Cell-to-cell transmission through virological synapse in human retroviruses is also inhibited by tetherin. Tetherin aggregates virions and downmodulates the infectivity of the virions. It has also been suggested that tetherin may be involved in the structural integrity of the virological synapse.

BST2/tetherin is a potent inhibitor of SARS-CoV-2.

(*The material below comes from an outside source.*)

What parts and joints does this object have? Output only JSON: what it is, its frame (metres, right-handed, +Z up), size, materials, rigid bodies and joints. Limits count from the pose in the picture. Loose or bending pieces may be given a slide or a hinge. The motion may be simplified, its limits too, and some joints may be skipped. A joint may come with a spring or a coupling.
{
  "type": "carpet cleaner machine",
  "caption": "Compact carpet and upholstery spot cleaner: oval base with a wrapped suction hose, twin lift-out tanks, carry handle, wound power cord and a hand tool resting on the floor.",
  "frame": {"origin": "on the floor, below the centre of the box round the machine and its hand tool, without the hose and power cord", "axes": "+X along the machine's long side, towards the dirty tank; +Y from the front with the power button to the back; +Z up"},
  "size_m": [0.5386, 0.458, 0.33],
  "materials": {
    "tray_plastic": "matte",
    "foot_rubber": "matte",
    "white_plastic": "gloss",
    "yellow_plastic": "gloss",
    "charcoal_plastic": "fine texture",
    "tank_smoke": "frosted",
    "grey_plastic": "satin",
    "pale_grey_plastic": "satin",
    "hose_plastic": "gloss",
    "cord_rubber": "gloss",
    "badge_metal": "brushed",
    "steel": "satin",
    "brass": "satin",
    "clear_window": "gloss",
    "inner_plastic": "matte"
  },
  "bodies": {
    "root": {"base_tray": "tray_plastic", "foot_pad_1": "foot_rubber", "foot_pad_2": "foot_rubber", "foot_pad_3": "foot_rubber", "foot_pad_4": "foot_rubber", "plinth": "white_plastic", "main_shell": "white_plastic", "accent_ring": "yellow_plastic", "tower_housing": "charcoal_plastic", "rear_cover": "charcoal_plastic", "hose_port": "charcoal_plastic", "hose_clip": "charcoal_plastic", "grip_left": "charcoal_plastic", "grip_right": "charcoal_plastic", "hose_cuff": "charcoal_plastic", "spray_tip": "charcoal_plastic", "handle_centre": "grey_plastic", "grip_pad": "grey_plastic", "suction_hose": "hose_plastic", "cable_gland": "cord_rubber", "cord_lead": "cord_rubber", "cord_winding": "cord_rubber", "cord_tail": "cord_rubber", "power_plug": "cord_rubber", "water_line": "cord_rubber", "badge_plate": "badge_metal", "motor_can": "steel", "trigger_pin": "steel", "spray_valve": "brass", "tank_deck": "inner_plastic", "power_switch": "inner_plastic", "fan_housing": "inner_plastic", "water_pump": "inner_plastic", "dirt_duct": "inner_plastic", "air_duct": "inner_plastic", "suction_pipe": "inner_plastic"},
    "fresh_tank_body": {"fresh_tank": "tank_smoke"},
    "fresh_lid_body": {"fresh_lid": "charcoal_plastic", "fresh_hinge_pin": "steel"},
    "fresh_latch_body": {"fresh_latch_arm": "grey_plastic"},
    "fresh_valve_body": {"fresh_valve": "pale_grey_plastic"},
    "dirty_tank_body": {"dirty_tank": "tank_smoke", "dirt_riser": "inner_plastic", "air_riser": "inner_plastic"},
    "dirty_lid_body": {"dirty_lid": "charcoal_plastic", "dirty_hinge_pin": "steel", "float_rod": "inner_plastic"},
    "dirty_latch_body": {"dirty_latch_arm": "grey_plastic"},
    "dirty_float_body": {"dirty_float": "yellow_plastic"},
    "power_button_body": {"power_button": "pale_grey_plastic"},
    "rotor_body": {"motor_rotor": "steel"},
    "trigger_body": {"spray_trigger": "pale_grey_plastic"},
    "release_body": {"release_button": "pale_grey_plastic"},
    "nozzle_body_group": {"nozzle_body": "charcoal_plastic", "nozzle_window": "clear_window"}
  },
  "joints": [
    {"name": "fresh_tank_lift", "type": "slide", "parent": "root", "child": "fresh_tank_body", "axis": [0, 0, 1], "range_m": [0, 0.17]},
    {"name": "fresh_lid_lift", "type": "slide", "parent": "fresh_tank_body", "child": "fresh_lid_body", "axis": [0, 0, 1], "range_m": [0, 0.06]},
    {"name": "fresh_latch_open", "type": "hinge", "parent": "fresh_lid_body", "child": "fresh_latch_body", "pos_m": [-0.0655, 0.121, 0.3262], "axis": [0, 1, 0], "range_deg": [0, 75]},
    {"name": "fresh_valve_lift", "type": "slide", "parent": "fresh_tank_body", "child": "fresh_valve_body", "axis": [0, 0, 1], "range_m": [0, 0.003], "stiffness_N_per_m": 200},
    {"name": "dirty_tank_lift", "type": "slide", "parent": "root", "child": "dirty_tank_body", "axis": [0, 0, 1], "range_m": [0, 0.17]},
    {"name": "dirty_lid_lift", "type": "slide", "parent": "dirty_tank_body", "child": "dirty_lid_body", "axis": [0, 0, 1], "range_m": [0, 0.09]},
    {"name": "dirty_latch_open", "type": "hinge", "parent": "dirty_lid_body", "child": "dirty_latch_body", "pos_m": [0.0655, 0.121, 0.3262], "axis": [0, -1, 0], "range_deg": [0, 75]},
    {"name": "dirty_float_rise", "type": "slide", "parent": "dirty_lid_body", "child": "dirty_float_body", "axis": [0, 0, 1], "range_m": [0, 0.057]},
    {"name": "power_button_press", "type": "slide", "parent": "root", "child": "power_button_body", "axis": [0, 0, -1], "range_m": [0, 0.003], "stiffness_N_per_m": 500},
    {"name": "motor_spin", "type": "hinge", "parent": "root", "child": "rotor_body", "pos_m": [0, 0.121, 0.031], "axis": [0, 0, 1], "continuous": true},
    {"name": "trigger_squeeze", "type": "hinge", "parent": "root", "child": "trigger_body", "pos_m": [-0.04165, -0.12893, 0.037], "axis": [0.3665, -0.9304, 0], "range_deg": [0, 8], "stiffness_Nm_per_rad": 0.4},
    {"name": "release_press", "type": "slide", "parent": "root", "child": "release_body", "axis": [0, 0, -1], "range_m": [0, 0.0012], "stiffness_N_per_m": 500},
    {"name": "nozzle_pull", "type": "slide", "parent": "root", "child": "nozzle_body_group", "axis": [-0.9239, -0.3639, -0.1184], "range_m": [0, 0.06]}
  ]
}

== Tetherin as a biomarker and other functions ==
Tetherin has been shown as a Type-I-IFN biomarker using flow cytometry, B cell Tetherin was used as a Cell-Specific Assay for Response to Type I Interferon Predicts Clinical Features and Flares in Systemic Lupus Erythematosus. Tetherin has also been predicted to be involved in cell adhesion and cell migration. Recently it has, also, been identified as the protein that help stabilize lipid rafts by joining nearby lipid rafts to form a cluster. For some viruses, such as Dengue virus, tetherin inhibits the budding of virions as well as cell-to-cell transmission of the virus. For human cytomegalovirus (HCMV), tetherin promotes entry of the virus, especially during cell differentiation. It has also been shown that tetherin is incorporated into newly formed virions.

Tetherin expression has also been reported to be rapidly induced on the surface of hematopoietic stem cells following challenge with viral-like (poly-Inosinic-poly-Cytidylic acid) or bacterial-like (Lipopolysaccharide) immune stimuli. It was found that tetherin expression marked entry of quiescent hematopoietic stem cells into cell cycle following these stimulation.